Rudolph et al., in their prospective clinical study, looked at the clinical and laboratory characteristics of pediatric patients with febrile seizures (FS), and correlated these findings with the identified virus type and their nasopharyngeal aspirate quantity [3]. Besides the well-known pathogens that cause febrile seizures, such as human herpes virus 6 and influenza, adenovirus and rhinovirus were dominant pathogens. They further identified a high rate of viral co-infections (32%). Family history, age, infection parameters, and virus type, as well as a high viral load, were shown to be potential contributors to the presentation of FS in children’s respiratory tract infections.

Linsen et al. aimed to elucidate whether weather conditions have a strong influence on RSV activity [4]. Climate change has been proposed as a potential determinant of future RSV-related health care utilization. This is a timely study, since we are currently observing strong RSV activity outside of the traditional winter season. The authors demonstrated that the maximum temperature and global radiation best predicted PICU admissions. Despite the long observational period of 13 years, and the large patient cohort of 2161 cases, they could not determine whether this was a potential contributing factor to the increased RSV-related PICU burden in the Netherlands. This fits well with the above-described extraordinary RSV activity observed during the current pandemic, and raised the question of which other factors may be important. Future studies will address this.

The review by Slimmen et al. focuses on the role of antigen-presenting cells (APCs) in respiratory tract infections [5]. Whether a pathogen in the nasopharynx colonizes and which factors may contribute to infection could potentially depend on APS. The authors, therefore, propose a standardized nomenclature of the different stages of carriage and infection, based on the pathogen’s position with regard to the epithelium and the amount of inflammation that is present.

Betti et al. describe the role of atypical bacterial pathogens, such as Mycoplasma pneumoniae, in the development of leukocytoclastic small-vessel vasculitis of the skin [6]. The authors highlight the predominant role of Mycoplasma pneumoniae in vasculitis patients, whereas a link to other pathogens, such as Chlamydophila pneumoniae, Chlamydophila psittaci, Coxiella burnetiid, Francisella tularensis, or Legionella pneumophila, could not be demonstrated. Most patients recovered within 3 months, without sequelae.

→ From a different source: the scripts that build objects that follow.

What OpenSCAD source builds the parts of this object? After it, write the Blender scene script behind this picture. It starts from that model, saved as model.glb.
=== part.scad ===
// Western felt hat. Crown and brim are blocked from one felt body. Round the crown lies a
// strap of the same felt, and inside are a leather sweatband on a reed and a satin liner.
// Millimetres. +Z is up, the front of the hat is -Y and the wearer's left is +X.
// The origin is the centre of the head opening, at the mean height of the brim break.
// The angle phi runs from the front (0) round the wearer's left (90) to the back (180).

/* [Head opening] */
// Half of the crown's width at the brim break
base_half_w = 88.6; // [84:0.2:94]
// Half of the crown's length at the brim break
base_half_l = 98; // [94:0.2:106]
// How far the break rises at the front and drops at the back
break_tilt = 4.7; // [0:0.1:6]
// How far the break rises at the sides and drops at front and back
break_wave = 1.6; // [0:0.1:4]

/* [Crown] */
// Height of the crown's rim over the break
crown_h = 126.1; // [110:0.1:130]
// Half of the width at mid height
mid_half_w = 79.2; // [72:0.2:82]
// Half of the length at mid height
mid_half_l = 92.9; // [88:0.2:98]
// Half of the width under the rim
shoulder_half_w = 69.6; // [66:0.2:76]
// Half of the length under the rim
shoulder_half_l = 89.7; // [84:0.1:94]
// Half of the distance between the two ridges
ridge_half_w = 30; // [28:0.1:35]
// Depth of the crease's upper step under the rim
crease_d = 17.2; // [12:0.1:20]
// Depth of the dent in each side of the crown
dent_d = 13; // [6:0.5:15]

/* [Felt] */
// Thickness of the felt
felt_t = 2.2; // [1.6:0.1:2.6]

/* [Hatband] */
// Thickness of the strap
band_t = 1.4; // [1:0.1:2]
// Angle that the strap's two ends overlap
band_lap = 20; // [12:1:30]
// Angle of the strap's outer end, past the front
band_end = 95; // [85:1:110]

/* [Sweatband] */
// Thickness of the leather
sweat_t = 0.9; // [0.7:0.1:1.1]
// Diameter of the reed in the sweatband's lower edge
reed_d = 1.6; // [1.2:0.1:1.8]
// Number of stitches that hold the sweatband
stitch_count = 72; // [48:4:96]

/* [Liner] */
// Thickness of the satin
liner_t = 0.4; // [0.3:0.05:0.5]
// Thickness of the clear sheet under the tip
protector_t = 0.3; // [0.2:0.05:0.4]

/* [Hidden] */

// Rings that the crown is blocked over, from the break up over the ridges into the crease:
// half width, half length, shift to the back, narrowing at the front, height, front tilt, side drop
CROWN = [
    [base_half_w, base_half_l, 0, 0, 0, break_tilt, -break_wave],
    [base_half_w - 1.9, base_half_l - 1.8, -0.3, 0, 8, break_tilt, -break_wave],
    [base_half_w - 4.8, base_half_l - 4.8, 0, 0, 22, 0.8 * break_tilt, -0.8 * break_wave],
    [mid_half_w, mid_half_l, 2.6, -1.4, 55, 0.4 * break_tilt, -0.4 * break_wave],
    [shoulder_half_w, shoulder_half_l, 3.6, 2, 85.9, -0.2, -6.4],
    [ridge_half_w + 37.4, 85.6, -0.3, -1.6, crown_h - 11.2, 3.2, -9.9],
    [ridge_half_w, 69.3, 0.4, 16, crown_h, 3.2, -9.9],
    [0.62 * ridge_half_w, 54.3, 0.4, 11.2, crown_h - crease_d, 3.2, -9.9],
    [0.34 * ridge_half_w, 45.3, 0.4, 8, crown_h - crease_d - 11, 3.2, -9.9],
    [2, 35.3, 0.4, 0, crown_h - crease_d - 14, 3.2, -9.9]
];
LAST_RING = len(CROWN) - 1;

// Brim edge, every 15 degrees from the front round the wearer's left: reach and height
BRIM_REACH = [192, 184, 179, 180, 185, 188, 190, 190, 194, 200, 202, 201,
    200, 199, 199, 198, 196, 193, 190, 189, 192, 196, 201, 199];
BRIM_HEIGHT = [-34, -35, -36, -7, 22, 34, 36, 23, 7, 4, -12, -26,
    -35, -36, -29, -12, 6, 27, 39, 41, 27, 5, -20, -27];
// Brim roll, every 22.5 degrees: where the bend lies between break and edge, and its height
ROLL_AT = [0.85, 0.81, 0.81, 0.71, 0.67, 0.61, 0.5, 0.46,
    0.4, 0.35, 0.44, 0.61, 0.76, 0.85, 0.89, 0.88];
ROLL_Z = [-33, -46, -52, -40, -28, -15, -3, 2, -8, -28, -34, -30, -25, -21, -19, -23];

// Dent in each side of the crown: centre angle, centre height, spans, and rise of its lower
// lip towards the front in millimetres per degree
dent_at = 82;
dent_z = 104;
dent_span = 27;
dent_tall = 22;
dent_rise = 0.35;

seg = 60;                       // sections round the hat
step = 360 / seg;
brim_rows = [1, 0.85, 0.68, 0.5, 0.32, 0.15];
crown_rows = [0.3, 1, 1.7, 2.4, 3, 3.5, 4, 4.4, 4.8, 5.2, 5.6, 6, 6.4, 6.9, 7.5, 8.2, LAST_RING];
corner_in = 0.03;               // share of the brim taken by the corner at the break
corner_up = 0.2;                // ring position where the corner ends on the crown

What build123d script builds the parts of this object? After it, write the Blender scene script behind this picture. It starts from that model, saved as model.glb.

Perez Ortiz et al. present the fatal case of a neonate with legionellosis and further present a review of the literature [7]. The neonatal patient presented with cutaneous manifestation, sepsis, respiratory distress syndrome, and, in this context, required extracorporeal membrane oxygenation. Risk factors such as water birth or the use of air humidifiers are critically discussed as potential causes of severe disease and fatal outcome.

The appearance of macrolide-resistant M. pneumoniae (MRMP) in the community, as presented in an outbreak report at a primary school in Germany, is analyzed by Hubert et al. [8]. The authors describe a cluster of hospitalized patients with MRMP that emerged during the outbreak. The macrolide resistance gene A2058G was identified. However, whether macrolide resistance bears a potential risk for disease severity could not be answered in this study.

Lastly, Kaiser et al. present the extraordinary case of an adolescent with severe pneumonia and sepsis due to a Dialister pneumosintes infection [9]. This pathogen is associated with dental, periodontal or sinus infections, but systemic infections are rare. The authors illustrate the case with several radiological images, and performed a literature review of invasive and severe cases of Dialister pneumosintes infections. The report will help to sensitize health care specialists for this rare infection.

In summary, this Special Issue collates research on frequently and rarely detected respiratory pathogens and their role in respiratory tract infections in children.